>> start Dataset section
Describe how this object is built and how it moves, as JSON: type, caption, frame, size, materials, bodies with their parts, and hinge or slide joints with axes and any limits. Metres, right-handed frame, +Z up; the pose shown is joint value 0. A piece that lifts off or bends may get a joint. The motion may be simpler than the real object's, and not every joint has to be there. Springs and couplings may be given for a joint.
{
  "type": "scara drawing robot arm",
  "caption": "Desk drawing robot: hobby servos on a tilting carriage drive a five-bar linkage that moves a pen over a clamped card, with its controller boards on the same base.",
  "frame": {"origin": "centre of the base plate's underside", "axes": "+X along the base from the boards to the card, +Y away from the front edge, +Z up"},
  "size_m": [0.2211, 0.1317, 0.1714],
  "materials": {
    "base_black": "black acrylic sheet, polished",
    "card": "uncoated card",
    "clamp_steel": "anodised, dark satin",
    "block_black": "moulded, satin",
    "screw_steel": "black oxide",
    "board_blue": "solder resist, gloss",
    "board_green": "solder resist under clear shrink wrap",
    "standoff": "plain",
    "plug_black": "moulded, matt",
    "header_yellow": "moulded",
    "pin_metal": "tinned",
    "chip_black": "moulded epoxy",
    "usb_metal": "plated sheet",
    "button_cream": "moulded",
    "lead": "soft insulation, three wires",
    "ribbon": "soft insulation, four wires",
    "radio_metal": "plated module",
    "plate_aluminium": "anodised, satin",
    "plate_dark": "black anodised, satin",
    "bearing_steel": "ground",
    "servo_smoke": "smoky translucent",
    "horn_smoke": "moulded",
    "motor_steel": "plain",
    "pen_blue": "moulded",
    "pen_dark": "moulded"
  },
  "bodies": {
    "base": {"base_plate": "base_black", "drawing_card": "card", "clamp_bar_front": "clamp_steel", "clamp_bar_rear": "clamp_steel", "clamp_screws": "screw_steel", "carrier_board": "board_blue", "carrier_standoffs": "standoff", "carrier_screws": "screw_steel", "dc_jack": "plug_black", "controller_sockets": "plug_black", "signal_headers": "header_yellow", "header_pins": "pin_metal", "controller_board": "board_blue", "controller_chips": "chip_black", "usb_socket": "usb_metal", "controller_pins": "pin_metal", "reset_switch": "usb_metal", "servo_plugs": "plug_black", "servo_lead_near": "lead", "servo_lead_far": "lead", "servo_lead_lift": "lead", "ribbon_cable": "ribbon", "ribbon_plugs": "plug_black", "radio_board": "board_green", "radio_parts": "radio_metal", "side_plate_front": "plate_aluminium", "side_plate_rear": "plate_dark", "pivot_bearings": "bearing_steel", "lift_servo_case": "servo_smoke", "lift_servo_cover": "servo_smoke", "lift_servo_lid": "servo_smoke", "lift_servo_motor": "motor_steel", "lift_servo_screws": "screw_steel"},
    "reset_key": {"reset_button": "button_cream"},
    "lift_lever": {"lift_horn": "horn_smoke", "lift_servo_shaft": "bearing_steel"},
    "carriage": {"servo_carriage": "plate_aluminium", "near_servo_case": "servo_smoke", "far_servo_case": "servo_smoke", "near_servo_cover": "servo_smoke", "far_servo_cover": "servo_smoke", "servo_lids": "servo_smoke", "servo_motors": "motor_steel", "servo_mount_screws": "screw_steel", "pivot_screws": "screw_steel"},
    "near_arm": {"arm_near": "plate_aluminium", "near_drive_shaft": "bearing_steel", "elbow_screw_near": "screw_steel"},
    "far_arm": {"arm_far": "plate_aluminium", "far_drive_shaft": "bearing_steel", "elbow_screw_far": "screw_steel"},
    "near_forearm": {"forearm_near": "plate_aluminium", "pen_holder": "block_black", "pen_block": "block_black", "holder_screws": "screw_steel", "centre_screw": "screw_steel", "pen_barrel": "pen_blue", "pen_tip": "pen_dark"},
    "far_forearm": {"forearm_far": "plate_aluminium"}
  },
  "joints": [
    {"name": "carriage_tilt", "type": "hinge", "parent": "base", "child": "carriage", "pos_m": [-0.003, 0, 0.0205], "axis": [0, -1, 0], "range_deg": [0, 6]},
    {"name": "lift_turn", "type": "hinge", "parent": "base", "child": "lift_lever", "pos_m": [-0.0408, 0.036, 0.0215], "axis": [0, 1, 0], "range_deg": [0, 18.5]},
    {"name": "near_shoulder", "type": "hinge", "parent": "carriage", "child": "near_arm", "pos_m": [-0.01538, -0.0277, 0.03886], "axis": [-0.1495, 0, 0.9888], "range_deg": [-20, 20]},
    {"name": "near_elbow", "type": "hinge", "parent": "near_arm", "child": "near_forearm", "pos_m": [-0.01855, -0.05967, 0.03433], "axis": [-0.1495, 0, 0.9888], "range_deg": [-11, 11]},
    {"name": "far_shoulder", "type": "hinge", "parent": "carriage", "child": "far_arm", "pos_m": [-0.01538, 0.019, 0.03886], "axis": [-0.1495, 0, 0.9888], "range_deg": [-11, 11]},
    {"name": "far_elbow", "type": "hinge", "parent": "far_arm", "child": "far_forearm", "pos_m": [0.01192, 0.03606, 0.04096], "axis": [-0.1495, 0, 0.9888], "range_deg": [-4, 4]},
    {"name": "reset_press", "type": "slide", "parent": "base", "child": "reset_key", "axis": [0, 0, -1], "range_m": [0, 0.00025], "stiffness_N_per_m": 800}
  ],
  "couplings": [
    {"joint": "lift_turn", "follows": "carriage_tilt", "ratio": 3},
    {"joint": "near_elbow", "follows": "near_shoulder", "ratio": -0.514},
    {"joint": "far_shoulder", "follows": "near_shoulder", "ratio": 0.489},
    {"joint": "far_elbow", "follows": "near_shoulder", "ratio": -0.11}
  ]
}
>> end Dataset section
**Exercise requirements:**
Write out the listing once more, matching it exactly.

**Final result:**
Describe how this object is built and how it moves, as JSON: type, caption, frame, size, materials, bodies with their parts, and hinge or slide joints with axes and any limits. Metres, right-handed frame, +Z up; the pose shown is joint value 0. A piece that lifts off or bends may get a joint. The motion may be simpler than the real object's, and not every joint has to be there. Springs and couplings may be given for a joint.
{
  "type": "scara drawing robot arm",
  "caption": "Desk drawing robot: hobby servos on a tilting carriage drive a five-bar linkage that moves a pen over a clamped card, with its controller boards on the same base.",
  "frame": {"origin": "centre of the base plate's underside", "axes": "+X along the base from the boards to the card, +Y away from the front edge, +Z up"},
  "size_m": [0.2211, 0.1317, 0.1714],
  "materials": {
    "base_black": "black acrylic sheet, polished",
    "card": "uncoated card",
    "clamp_steel": "anodised, dark satin",
    "block_black": "moulded, satin",
    "screw_steel": "black oxide",
    "board_blue": "solder resist, gloss",
    "board_green": "solder resist under clear shrink wrap",
    "standoff": "plain",
    "plug_black": "moulded, matt",
    "header_yellow": "moulded",
    "pin_metal": "tinned",
    "chip_black": "moulded epoxy",
    "usb_metal": "plated sheet",
    "button_cream": "moulded",
    "lead": "soft insulation, three wires",
    "ribbon": "soft insulation, four wires",
    "radio_metal": "plated module",
    "plate_aluminium": "anodised, satin",
    "plate_dark": "black anodised, satin",
    "bearing_steel": "ground",
    "servo_smoke": "smoky translucent",
    "horn_smoke": "moulded",
    "motor_steel": "plain",
    "pen_blue": "moulded",
    "pen_dark": "moulded"
  },
  "bodies": {
    "base": {"base_plate": "base_black", "drawing_card": "card", "clamp_bar_front": "clamp_steel", "clamp_bar_rear": "clamp_steel", "clamp_screws": "screw_steel", "carrier_board": "board_blue", "carrier_standoffs": "standoff", "carrier_screws": "screw_steel", "dc_jack": "plug_black", "controller_sockets": "plug_black", "signal_headers": "header_yellow", "header_pins": "pin_metal", "controller_board": "board_blue", "controller_chips": "chip_black", "usb_socket": "usb_metal", "controller_pins": "pin_metal", "reset_switch": "usb_metal", "servo_plugs": "plug_black", "servo_lead_near": "lead", "servo_lead_far": "lead", "servo_lead_lift": "lead", "ribbon_cable": "ribbon", "ribbon_plugs": "plug_black", "radio_board": "board_green", "radio_parts": "radio_metal", "side_plate_front": "plate_aluminium", "side_plate_rear": "plate_dark", "pivot_bearings": "bearing_steel", "lift_servo_case": "servo_smoke", "lift_servo_cover": "servo_smoke", "lift_servo_lid": "servo_smoke", "lift_servo_motor": "motor_steel", "lift_servo_screws": "screw_steel"},
    "reset_key": {"reset_button": "button_cream"},
    "lift_lever": {"lift_horn": "horn_smoke", "lift_servo_shaft": "bearing_steel"},
    "carriage": {"servo_carriage": "plate_aluminium", "near_servo_case": "servo_smoke", "far_servo_case": "servo_smoke", "near_servo_cover": "servo_smoke", "far_servo_cover": "servo_smoke", "servo_lids": "servo_smoke", "servo_motors": "motor_steel", "servo_mount_screws": "screw_steel", "pivot_screws": "screw_steel"},
    "near_arm": {"arm_near": "plate_aluminium", "near_drive_shaft": "bearing_steel", "elbow_screw_near": "screw_steel"},
    "far_arm": {"arm_far": "plate_aluminium", "far_drive_shaft": "bearing_steel", "elbow_screw_far": "screw_steel"},
    "near_forearm": {"forearm_near": "plate_aluminium", "pen_holder": "block_black", "pen_block": "block_black", "holder_screws": "screw_steel", "centre_screw": "screw_steel", "pen_barrel": "pen_blue", "pen_tip": "pen_dark"},
    "far_forearm": {"forearm_far": "plate_aluminium"}
  },
  "joints": [
    {"name": "carriage_tilt", "type": "hinge", "parent": "base", "child": "carriage", "pos_m": [-0.003, 0, 0.0205], "axis": [0, -1, 0], "range_deg": [0, 6]},
    {"name": "lift_turn", "type": "hinge", "parent": "base", "child": "lift_lever", "pos_m": [-0.0408, 0.036, 0.0215], "axis": [0, 1, 0], "range_deg": [0, 18.5]},
    {"name": "near_shoulder", "type": "hinge", "parent": "carriage", "child": "near_arm", "pos_m": [-0.01538, -0.0277, 0.03886], "axis": [-0.1495, 0, 0.9888], "range_deg": [-20, 20]},
    {"name": "near_elbow", "type": "hinge", "parent": "near_arm", "child": "near_forearm", "pos_m": [-0.01855, -0.05967, 0.03433], "axis": [-0.1495, 0, 0.9888], "range_deg": [-11, 11]},
    {"name": "far_shoulder", "type": "hinge", "parent": "carriage", "child": "far_arm", "pos_m": [-0.01538, 0.019, 0.03886], "axis": [-0.1495, 0, 0.9888], "range_deg": [-11, 11]},
    {"name": "far_elbow", "type": "hinge", "parent": "far_arm", "child": "far_forearm", "pos_m": [0.01192, 0.03606, 0.04096], "axis": [-0.1495, 0, 0.9888], "range_deg": [-4, 4]},
    {"name": "reset_press", "type": "slide", "parent": "base", "child": "reset_key", "axis": [0, 0, -1], "range_m": [0, 0.00025], "stiffness_N_per_m": 800}
  ],
  "couplings": [
    {"joint": "lift_turn", "follows": "carriage_tilt", "ratio": 3},
    {"joint": "near_elbow", "follows": "near_shoulder", "ratio": -0.514},
    {"joint": "far_shoulder", "follows": "near_shoulder", "ratio": 0.489},
    {"joint": "far_elbow", "follows": "near_shoulder", "ratio": -0.11}
  ]
}